Defect-mediated relaxation and non-linear susceptibilities of Rochelle salt

TL;DR

This paper extends the Mitsui model to include defect interactions in Rochelle salt, enabling calculation of its non-linear susceptibilities and piezoelectric responses, especially near phase transition temperatures.

Contribution

The study introduces a modified pseudospin model incorporating defect interactions, providing a comprehensive description of Rochelle salt's dynamic susceptibilities and piezoelectric behavior.

Findings

Accurately describes defect-assisted dispersion below 1 kHz

Models susceptibilities near transition temperatures T_C1,2

Predicts non-linear susceptibilities and piezoelectric coefficients

Abstract

The deformable pseudospin Mitsui model is modified in order to take into account interactions of the ordering dipoles of Rochelle salt with dipoles, associated with switchable crystal defects.

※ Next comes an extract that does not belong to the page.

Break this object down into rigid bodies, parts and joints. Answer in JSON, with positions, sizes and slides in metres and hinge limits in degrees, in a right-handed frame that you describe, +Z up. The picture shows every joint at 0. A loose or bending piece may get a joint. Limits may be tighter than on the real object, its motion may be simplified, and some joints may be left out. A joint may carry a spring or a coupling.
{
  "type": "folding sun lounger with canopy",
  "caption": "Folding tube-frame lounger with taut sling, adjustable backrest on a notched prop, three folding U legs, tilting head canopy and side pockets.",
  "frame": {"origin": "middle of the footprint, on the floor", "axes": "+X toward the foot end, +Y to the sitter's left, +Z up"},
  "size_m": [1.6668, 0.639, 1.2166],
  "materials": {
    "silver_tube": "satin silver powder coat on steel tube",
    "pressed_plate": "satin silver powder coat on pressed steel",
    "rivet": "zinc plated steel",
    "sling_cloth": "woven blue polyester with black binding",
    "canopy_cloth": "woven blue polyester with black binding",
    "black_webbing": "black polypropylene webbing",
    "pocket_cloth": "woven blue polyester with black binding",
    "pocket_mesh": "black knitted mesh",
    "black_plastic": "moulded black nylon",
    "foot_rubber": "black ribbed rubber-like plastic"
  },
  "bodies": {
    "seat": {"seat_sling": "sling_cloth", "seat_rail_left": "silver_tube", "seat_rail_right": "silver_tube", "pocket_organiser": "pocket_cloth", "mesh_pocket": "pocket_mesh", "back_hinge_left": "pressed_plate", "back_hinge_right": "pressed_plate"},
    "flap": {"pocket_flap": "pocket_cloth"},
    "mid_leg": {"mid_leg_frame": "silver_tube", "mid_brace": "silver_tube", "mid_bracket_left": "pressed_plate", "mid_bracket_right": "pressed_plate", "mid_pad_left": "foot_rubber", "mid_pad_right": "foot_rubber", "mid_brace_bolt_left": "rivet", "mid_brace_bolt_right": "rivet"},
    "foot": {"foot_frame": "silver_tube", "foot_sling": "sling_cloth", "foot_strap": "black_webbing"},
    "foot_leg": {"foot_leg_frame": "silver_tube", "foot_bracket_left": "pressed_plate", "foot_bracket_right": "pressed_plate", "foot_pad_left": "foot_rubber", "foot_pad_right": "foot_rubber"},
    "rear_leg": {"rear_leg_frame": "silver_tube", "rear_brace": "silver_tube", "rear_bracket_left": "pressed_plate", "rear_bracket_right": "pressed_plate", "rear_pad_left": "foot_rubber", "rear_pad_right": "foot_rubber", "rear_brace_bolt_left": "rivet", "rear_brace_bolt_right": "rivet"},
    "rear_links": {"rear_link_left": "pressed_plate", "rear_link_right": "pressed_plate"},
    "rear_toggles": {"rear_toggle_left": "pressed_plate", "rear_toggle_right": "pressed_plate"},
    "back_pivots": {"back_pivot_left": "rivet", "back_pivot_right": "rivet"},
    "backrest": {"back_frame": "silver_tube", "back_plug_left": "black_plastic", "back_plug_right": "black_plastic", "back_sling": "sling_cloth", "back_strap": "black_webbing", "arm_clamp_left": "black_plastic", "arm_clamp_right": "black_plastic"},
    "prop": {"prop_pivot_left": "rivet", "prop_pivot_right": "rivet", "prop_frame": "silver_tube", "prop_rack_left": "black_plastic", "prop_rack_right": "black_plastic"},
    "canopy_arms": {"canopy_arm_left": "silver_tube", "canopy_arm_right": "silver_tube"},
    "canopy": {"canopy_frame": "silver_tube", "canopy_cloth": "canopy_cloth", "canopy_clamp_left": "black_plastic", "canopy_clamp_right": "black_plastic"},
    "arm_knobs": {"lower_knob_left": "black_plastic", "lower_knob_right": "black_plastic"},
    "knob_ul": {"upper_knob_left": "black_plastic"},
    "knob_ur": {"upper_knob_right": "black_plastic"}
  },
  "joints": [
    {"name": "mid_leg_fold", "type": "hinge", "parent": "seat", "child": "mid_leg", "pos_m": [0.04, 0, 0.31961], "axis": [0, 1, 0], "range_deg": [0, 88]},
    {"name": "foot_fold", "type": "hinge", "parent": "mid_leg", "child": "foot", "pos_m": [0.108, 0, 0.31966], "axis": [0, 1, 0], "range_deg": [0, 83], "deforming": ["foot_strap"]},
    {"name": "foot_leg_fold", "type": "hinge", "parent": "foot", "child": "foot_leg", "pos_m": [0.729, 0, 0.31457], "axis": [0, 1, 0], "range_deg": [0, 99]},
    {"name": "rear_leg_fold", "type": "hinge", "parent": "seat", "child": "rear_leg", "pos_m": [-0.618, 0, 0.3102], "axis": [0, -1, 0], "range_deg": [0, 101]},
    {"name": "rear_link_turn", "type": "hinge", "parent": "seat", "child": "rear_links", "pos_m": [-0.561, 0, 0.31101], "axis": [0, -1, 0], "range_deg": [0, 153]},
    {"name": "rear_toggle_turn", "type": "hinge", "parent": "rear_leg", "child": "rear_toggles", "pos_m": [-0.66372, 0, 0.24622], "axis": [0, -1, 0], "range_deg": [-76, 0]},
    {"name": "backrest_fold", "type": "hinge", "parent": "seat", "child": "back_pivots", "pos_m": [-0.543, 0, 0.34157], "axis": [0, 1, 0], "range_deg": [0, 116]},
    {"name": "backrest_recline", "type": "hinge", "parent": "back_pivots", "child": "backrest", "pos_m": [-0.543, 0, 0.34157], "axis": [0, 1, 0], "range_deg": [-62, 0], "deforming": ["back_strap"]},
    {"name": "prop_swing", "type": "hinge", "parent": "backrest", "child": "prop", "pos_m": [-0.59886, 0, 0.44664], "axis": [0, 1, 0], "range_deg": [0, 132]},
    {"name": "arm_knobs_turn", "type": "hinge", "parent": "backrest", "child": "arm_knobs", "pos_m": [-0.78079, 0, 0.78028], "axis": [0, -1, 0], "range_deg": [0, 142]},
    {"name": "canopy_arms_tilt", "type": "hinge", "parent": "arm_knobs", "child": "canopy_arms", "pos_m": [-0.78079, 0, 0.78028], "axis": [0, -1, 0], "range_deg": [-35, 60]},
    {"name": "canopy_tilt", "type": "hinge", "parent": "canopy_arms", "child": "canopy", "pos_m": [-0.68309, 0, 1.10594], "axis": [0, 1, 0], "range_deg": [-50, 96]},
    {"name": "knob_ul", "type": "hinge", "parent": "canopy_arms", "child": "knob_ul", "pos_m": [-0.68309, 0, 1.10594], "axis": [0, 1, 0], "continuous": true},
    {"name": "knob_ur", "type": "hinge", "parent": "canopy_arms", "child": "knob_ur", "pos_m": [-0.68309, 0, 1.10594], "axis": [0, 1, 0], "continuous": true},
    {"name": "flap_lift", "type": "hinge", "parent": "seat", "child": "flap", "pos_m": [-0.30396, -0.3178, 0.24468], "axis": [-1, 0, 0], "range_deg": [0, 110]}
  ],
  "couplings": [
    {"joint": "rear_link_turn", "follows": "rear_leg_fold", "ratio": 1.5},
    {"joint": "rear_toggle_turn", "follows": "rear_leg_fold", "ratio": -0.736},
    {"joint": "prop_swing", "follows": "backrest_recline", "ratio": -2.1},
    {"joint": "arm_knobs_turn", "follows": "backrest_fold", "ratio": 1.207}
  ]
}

Using the Glauber-type kinetics of the ordering and defect pseudospins, we calculate the linear, second, and third order dynamic susceptibilities and piezoelectric coefficients of the system. The defect-assisted dispersion of the dynamic characteristics below 1 kHz is described. Behavior of the linear and non-linear susceptibilities close to T_C1,2 is also satisfactorily described by the presented model.